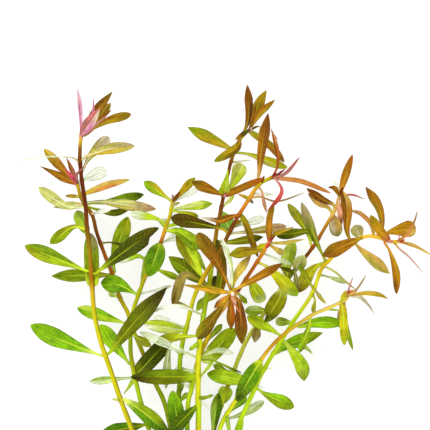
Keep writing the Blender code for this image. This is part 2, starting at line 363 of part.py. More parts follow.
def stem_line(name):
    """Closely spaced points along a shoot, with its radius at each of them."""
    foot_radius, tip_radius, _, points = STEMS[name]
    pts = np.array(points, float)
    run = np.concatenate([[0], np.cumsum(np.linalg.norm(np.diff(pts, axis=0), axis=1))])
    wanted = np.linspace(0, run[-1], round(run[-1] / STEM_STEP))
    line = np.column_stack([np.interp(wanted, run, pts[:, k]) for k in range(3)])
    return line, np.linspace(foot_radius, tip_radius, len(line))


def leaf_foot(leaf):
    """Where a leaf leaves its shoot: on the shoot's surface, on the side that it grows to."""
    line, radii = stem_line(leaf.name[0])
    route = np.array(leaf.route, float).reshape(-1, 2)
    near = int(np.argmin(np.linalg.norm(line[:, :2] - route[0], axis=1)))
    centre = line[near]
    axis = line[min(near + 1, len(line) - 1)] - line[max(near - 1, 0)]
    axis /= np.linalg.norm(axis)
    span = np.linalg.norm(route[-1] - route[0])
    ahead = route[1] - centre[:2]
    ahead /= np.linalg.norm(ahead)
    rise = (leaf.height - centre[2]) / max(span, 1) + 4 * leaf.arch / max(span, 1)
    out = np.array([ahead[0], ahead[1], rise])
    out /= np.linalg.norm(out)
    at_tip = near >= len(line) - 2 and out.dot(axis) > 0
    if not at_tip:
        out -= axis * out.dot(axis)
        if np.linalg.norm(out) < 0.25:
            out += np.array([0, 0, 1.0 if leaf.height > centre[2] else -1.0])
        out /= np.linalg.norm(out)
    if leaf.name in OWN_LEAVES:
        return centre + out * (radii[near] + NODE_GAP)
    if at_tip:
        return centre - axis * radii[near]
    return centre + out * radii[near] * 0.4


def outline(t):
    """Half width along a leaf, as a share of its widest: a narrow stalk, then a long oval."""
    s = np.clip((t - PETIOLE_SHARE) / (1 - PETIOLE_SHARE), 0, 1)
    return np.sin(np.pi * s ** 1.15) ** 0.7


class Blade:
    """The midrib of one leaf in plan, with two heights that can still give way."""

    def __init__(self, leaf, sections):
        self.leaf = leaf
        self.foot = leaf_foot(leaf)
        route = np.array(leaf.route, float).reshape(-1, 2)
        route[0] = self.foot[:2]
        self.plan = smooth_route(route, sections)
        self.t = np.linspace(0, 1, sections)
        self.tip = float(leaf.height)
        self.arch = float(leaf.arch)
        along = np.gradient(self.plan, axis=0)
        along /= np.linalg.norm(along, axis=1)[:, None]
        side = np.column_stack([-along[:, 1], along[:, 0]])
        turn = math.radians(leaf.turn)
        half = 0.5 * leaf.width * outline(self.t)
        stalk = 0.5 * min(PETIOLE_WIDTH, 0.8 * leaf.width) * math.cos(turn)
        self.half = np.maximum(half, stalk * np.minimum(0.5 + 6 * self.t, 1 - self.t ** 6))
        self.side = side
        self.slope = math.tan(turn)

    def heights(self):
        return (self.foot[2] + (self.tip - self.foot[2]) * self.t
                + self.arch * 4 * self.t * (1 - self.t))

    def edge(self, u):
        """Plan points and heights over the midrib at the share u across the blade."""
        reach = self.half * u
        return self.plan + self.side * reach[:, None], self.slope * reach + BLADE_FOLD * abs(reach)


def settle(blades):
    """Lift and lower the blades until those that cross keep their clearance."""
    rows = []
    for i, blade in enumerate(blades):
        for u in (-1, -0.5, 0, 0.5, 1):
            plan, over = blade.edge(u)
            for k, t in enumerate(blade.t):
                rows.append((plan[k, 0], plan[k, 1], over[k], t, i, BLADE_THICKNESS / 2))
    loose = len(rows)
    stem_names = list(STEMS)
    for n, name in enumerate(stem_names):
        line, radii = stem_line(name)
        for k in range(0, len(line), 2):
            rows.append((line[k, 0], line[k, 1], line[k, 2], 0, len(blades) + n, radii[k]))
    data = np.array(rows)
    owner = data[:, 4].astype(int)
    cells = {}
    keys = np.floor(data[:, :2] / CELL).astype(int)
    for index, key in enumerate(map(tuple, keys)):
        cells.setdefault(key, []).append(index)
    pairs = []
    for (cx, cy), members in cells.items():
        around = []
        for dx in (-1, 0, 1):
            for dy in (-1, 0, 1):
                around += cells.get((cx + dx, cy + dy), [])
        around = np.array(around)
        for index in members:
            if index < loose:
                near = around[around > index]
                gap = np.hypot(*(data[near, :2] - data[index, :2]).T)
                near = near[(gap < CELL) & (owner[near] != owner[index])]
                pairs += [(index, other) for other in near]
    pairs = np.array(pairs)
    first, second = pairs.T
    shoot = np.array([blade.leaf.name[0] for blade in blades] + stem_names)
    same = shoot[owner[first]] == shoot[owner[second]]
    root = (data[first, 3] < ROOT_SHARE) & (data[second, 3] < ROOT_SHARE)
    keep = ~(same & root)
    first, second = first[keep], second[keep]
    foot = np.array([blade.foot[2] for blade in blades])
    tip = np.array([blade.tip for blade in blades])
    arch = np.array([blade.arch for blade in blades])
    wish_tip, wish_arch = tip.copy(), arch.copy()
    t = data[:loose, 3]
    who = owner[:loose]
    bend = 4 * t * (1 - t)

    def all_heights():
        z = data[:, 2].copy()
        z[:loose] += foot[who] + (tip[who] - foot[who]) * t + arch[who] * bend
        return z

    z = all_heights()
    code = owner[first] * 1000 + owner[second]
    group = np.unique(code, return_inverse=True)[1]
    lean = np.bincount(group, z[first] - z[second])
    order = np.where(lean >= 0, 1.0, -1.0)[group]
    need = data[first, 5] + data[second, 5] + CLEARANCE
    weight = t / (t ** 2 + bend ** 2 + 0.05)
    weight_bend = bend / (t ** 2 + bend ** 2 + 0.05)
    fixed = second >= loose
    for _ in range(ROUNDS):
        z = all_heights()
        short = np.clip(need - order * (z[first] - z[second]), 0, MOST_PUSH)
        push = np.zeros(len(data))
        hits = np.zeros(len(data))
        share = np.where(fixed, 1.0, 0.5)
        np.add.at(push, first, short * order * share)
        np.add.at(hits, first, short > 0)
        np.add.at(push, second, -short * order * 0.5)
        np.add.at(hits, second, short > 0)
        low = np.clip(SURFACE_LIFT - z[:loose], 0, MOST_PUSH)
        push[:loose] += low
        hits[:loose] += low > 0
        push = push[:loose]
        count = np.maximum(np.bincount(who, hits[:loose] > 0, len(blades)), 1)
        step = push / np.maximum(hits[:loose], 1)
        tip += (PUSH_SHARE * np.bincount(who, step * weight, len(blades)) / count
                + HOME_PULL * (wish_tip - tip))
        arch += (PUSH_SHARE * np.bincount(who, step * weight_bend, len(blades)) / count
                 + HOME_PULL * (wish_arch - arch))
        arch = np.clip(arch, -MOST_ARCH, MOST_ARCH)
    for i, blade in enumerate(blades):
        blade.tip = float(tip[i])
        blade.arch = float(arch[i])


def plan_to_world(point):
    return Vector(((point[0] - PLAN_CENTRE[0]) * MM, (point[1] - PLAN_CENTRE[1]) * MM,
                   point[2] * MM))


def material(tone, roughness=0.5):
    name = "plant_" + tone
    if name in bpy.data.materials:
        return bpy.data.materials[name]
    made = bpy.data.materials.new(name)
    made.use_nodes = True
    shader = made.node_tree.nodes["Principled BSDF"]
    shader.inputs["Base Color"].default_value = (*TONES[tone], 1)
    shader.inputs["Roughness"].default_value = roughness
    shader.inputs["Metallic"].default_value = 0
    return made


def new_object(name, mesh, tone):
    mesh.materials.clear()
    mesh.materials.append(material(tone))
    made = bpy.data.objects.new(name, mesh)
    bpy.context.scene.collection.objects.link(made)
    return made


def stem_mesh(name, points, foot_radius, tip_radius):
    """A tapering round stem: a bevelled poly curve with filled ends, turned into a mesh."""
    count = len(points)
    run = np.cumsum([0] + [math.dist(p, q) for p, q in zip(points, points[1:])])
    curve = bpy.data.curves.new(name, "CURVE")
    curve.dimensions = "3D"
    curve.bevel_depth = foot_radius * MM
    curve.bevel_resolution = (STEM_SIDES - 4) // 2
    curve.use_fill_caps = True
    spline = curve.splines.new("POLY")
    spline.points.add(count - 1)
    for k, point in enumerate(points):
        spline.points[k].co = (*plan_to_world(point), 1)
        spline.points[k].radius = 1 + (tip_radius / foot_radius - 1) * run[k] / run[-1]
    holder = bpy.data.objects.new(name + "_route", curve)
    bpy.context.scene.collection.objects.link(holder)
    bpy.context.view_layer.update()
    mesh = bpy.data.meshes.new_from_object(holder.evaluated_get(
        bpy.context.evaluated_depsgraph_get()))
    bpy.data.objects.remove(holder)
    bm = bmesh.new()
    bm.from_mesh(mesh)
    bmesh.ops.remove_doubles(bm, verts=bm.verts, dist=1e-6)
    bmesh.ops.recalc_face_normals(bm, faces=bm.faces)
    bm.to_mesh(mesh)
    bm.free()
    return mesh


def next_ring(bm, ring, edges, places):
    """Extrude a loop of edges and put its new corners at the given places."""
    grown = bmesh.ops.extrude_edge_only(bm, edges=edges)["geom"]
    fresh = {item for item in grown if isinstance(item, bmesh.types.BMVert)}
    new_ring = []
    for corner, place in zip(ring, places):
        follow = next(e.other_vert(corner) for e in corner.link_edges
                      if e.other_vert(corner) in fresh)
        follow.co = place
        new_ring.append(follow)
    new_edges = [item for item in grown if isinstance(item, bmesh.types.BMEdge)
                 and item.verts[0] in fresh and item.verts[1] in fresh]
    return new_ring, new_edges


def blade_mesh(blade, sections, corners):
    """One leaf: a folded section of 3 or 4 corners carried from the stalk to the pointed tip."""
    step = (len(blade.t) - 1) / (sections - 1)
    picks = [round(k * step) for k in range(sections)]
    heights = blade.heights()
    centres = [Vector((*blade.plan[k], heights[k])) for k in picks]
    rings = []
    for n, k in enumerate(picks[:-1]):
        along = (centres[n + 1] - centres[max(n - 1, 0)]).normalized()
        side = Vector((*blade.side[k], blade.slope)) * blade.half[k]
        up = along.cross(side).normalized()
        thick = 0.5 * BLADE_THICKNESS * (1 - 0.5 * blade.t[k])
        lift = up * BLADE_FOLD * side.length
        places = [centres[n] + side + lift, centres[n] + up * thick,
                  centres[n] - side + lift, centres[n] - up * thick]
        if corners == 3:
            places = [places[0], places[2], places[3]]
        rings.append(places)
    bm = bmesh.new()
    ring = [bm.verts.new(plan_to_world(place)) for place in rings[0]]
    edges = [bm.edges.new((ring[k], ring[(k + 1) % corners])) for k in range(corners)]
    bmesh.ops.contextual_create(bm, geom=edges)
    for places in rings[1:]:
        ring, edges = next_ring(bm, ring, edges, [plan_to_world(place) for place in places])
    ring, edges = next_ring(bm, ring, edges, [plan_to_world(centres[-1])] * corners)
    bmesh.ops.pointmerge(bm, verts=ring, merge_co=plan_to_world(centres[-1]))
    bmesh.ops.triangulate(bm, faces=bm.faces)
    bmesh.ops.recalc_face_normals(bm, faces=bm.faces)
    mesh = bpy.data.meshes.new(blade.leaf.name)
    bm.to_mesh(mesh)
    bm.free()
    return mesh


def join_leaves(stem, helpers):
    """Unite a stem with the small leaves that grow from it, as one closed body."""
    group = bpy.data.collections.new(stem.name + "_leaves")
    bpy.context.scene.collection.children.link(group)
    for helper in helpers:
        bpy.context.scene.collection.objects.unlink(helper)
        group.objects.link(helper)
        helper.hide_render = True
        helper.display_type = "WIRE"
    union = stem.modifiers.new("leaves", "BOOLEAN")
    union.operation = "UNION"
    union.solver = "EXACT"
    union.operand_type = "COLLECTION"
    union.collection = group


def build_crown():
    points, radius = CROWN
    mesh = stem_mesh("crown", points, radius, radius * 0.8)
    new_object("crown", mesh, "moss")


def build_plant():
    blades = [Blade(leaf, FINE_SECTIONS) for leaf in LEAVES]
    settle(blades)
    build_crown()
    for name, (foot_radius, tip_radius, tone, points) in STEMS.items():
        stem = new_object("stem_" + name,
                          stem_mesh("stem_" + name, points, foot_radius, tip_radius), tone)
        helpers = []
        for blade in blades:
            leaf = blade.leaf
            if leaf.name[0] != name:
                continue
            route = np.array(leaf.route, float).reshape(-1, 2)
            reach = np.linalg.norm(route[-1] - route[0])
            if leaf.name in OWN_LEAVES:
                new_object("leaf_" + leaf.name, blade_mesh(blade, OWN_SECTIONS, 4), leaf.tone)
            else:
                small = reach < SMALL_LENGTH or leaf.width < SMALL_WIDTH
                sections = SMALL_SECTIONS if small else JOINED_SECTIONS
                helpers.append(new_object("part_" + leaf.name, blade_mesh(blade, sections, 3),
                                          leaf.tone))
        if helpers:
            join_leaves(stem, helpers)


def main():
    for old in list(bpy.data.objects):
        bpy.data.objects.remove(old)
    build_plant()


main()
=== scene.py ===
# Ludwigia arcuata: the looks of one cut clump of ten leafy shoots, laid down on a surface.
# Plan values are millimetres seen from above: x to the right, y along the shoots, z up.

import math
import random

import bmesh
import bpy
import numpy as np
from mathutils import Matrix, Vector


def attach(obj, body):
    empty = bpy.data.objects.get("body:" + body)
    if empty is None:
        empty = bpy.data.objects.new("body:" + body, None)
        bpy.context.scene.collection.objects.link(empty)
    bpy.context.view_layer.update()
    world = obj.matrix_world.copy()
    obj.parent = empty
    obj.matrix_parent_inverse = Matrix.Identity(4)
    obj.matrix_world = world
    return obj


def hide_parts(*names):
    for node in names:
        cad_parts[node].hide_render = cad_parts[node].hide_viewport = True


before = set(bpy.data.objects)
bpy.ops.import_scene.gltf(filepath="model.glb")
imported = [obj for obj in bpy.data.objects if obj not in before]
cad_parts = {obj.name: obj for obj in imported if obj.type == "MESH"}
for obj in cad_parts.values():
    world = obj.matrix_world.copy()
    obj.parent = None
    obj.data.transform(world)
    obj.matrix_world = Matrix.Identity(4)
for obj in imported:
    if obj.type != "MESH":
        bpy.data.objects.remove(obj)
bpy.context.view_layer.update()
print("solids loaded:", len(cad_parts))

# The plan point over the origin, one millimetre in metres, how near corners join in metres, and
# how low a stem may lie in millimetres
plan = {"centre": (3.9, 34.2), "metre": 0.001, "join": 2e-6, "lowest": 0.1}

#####

_Task prompt_: Reproduce, please, the lines of the material from its first line down to the line containing "return line, np.linspace(foot_radius, tip_radius, len(line))", keeping both ends and nothing beyond them.

_Expected answer_:
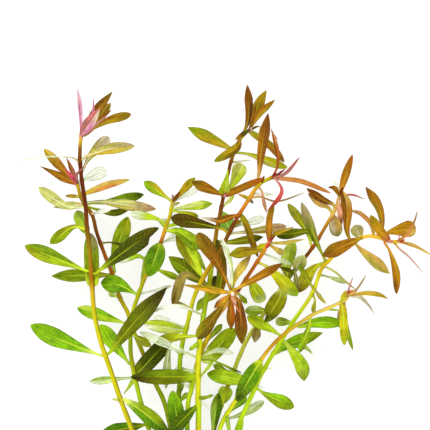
Keep writing the Blender code for this image. This is part 2, starting at line 363 of part.py. More parts follow.
def stem_line(name):
    """Closely spaced points along a shoot, with its radius at each of them."""
    foot_radius, tip_radius, _, points = STEMS[name]
    pts = np.array(points, float)
    run = np.concatenate([[0], np.cumsum(np.linalg.norm(np.diff(pts, axis=0), axis=1))])
    wanted = np.linspace(0, run[-1], round(run[-1] / STEM_STEP))
    line = np.column_stack([np.interp(wanted, run, pts[:, k]) for k in range(3)])
    return line, np.linspace(foot_radius, tip_radius, len(line))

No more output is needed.